Date: Tue 29th September, 2009
Venue:
Number of Guests Attended: 110
We can make our cities greener, but only if words and policies are backed up with action and new ways of thinking, guests at Insider’s Sustainable Cities breakfast heard.
Government and local authorities must kick start a process by actually implementing worthy policies, said Richard O’Neil, director of HLM Architects. “If you take it to individual levels you are just looking at micro issues.
"There is a three-tier pyramid – the top tier is Government policy, the middle is about implementation of that policy and the third is the impact. We have got to ask whether government and local government are actually doing enough. If they became shapers we could deal with the macro issues.”
Robert Shepherd, director of planning and design consultancy Barton Willmore, thought there was a danger that a lot of discussion on sustainability ended up being about issues such as transport when it was important to consider it in its widest sense.
“We need to be looking at environmental and community elements. Whether a development is sustainable or not is if it sustains itself. It needs to be all-embracing, and the same criteria should apply to all areas.”
For Chris Tweed, director of the Centre for Sustainable Design of the Built Environment at Cardiff University, the definition of a sustainable city was simply somewhere that people wanted to be. “It must be a mixture of voluntary and mandatory measures because it is about quality of life. We have got to stop talking about sustainability and talk about a way of life that is sustainable. It is a tough challenge,” he said.
There was concern from all the experts that not only would over-regulation not help the drive to develop sustainable cities but was likely to damage its prospects. “How do we make sustainability attractive to people?” asked Tweed “Not by regulating everything. It is about using our imagination to create something that happens to be less resource hungry. There are deep rooted cultural reasons for people’s behaviour.”

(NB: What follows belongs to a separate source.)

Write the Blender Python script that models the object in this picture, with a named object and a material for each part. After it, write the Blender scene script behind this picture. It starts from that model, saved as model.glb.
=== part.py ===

David Harris, divisional managing director of Cowlin Construction and chairman of the Welsh Built Environment Forum, saw a problem looming as regulation was increasing in a way that the market did not necessarily support. “It should be about education right through the system.”
He added: “You need leadership – people who pioneer. It must be a balance of legislation and market forces. Decisions must be made on a broader concept.”
The event was sponsored by HLM Architects, the Welsh Built Environment Forum and the Celtic Manor Resort.